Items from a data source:
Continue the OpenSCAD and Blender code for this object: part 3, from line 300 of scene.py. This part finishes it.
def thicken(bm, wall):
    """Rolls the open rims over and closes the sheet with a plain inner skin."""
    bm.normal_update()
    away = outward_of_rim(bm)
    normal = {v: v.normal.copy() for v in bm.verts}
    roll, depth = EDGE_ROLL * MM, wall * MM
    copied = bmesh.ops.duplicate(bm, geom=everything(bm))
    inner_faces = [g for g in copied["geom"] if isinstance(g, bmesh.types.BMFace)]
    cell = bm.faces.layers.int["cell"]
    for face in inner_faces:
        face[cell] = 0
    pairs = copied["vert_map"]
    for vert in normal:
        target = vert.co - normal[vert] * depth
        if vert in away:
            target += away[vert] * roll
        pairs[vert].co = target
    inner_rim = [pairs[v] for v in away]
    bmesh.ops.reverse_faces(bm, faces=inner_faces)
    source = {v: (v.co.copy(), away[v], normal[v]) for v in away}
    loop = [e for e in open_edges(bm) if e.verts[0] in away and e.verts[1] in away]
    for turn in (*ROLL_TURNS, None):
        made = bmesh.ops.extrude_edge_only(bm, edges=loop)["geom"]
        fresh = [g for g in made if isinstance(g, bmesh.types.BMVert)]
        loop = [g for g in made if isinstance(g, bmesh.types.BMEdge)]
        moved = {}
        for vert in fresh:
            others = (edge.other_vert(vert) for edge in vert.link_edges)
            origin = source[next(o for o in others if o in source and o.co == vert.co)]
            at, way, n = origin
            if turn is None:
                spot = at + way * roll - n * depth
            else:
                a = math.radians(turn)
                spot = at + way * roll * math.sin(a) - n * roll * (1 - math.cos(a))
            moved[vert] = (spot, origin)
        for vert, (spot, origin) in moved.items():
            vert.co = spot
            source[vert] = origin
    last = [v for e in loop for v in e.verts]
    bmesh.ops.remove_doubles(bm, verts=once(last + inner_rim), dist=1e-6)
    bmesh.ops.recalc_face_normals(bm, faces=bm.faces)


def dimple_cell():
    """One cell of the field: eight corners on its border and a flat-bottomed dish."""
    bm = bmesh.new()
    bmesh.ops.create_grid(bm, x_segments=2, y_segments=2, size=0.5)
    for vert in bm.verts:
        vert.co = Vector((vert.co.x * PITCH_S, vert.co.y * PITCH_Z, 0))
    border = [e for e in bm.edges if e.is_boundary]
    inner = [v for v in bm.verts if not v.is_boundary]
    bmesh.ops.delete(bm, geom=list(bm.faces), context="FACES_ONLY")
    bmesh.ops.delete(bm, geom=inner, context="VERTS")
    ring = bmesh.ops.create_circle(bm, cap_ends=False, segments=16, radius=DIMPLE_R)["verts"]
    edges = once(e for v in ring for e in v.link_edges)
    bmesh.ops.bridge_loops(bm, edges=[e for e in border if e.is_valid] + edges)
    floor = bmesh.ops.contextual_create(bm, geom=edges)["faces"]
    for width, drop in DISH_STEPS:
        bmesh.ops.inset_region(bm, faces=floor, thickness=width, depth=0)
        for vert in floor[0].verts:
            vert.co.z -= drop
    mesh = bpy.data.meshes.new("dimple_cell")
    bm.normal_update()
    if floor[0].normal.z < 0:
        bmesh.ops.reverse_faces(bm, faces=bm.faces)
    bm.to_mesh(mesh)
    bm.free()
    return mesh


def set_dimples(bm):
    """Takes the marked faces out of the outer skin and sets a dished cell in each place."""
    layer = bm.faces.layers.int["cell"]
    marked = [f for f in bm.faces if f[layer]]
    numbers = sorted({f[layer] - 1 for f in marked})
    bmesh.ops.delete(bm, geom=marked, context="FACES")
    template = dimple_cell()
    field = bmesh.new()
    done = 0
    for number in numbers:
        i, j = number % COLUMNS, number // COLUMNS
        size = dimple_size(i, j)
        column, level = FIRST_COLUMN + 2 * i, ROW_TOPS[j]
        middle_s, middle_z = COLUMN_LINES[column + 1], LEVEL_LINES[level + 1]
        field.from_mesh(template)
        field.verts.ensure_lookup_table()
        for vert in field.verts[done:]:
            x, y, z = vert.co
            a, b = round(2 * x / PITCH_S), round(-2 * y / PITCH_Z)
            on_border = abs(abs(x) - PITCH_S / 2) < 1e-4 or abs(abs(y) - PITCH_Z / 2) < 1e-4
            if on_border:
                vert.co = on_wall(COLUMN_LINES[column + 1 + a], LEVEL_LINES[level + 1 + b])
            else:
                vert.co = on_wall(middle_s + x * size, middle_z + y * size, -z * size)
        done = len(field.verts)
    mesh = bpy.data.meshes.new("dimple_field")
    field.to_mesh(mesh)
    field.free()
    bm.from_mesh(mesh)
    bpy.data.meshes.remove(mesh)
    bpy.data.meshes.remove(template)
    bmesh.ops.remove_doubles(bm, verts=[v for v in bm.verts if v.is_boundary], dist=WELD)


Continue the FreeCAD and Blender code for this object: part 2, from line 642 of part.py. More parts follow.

_Problem description_
Output the records above in their entirety, exactly.

_Correct output_
Continue the OpenSCAD and Blender code for this object: part 3, from line 300 of scene.py. This part finishes it.
def thicken(bm, wall):
    """Rolls the open rims over and closes the sheet with a plain inner skin."""
    bm.normal_update()
    away = outward_of_rim(bm)
    normal = {v: v.normal.copy() for v in bm.verts}
    roll, depth = EDGE_ROLL * MM, wall * MM
    copied = bmesh.ops.duplicate(bm, geom=everything(bm))
    inner_faces = [g for g in copied["geom"] if isinstance(g, bmesh.types.BMFace)]
    cell = bm.faces.layers.int["cell"]
    for face in inner_faces:
        face[cell] = 0
    pairs = copied["vert_map"]
    for vert in normal:
        target = vert.co - normal[vert] * depth
        if vert in away:
            target += away[vert] * roll
        pairs[vert].co = target
    inner_rim = [pairs[v] for v in away]
    bmesh.ops.reverse_faces(bm, faces=inner_faces)
    source = {v: (v.co.copy(), away[v], normal[v]) for v in away}
    loop = [e for e in open_edges(bm) if e.verts[0] in away and e.verts[1] in away]
    for turn in (*ROLL_TURNS, None):
        made = bmesh.ops.extrude_edge_only(bm, edges=loop)["geom"]
        fresh = [g for g in made if isinstance(g, bmesh.types.BMVert)]
        loop = [g for g in made if isinstance(g, bmesh.types.BMEdge)]
        moved = {}
        for vert in fresh:
            others = (edge.other_vert(vert) for edge in vert.link_edges)
            origin = source[next(o for o in others if o in source and o.co == vert.co)]
            at, way, n = origin
            if turn is None:
                spot = at + way * roll - n * depth
            else:
                a = math.radians(turn)
                spot = at + way * roll * math.sin(a) - n * roll * (1 - math.cos(a))
            moved[vert] = (spot, origin)
        for vert, (spot, origin) in moved.items():
            vert.co = spot
            source[vert] = origin
    last = [v for e in loop for v in e.verts]
    bmesh.ops.remove_doubles(bm, verts=once(last + inner_rim), dist=1e-6)
    bmesh.ops.recalc_face_normals(bm, faces=bm.faces)


def dimple_cell():
    """One cell of the field: eight corners on its border and a flat-bottomed dish."""
    bm = bmesh.new()
    bmesh.ops.create_grid(bm, x_segments=2, y_segments=2, size=0.5)
    for vert in bm.verts:
        vert.co = Vector((vert.co.x * PITCH_S, vert.co.y * PITCH_Z, 0))
    border = [e for e in bm.edges if e.is_boundary]
    inner = [v for v in bm.verts if not v.is_boundary]
    bmesh.ops.delete(bm, geom=list(bm.faces), context="FACES_ONLY")
    bmesh.ops.delete(bm, geom=inner, context="VERTS")
    ring = bmesh.ops.create_circle(bm, cap_ends=False, segments=16, radius=DIMPLE_R)["verts"]
    edges = once(e for v in ring for e in v.link_edges)
    bmesh.ops.bridge_loops(bm, edges=[e for e in border if e.is_valid] + edges)
    floor = bmesh.ops.contextual_create(bm, geom=edges)["faces"]
    for width, drop in DISH_STEPS:
        bmesh.ops.inset_region(bm, faces=floor, thickness=width, depth=0)
        for vert in floor[0].verts:
            vert.co.z -= drop
    mesh = bpy.data.meshes.new("dimple_cell")
    bm.normal_update()
    if floor[0].normal.z < 0:
        bmesh.ops.reverse_faces(bm, faces=bm.faces)
    bm.to_mesh(mesh)
    bm.free()
    return mesh


def set_dimples(bm):
    """Takes the marked faces out of the outer skin and sets a dished cell in each place."""
    layer = bm.faces.layers.int["cell"]
    marked = [f for f in bm.faces if f[layer]]
    numbers = sorted({f[layer] - 1 for f in marked})
    bmesh.ops.delete(bm, geom=marked, context="FACES")
    template = dimple_cell()
    field = bmesh.new()
    done = 0
    for number in numbers:
        i, j = number % COLUMNS, number // COLUMNS
        size = dimple_size(i, j)
        column, level = FIRST_COLUMN + 2 * i, ROW_TOPS[j]
        middle_s, middle_z = COLUMN_LINES[column + 1], LEVEL_LINES[level + 1]
        field.from_mesh(template)
        field.verts.ensure_lookup_table()
        for vert in field.verts[done:]:
            x, y, z = vert.co
            a, b = round(2 * x / PITCH_S), round(-2 * y / PITCH_Z)
            on_border = abs(abs(x) - PITCH_S / 2) < 1e-4 or abs(abs(y) - PITCH_Z / 2) < 1e-4
            if on_border:
                vert.co = on_wall(COLUMN_LINES[column + 1 + a], LEVEL_LINES[level + 1 + b])
            else:
                vert.co = on_wall(middle_s + x * size, middle_z + y * size, -z * size)
        done = len(field.verts)
    mesh = bpy.data.meshes.new("dimple_field")
    field.to_mesh(mesh)
    field.free()
    bm.from_mesh(mesh)
    bpy.data.meshes.remove(mesh)
    bpy.data.meshes.remove(template)
    bmesh.ops.remove_doubles(bm, verts=[v for v in bm.verts if v.is_boundary], dist=WELD)


Continue the FreeCAD and Blender code for this object: part 2, from line 642 of part.py. More parts follow.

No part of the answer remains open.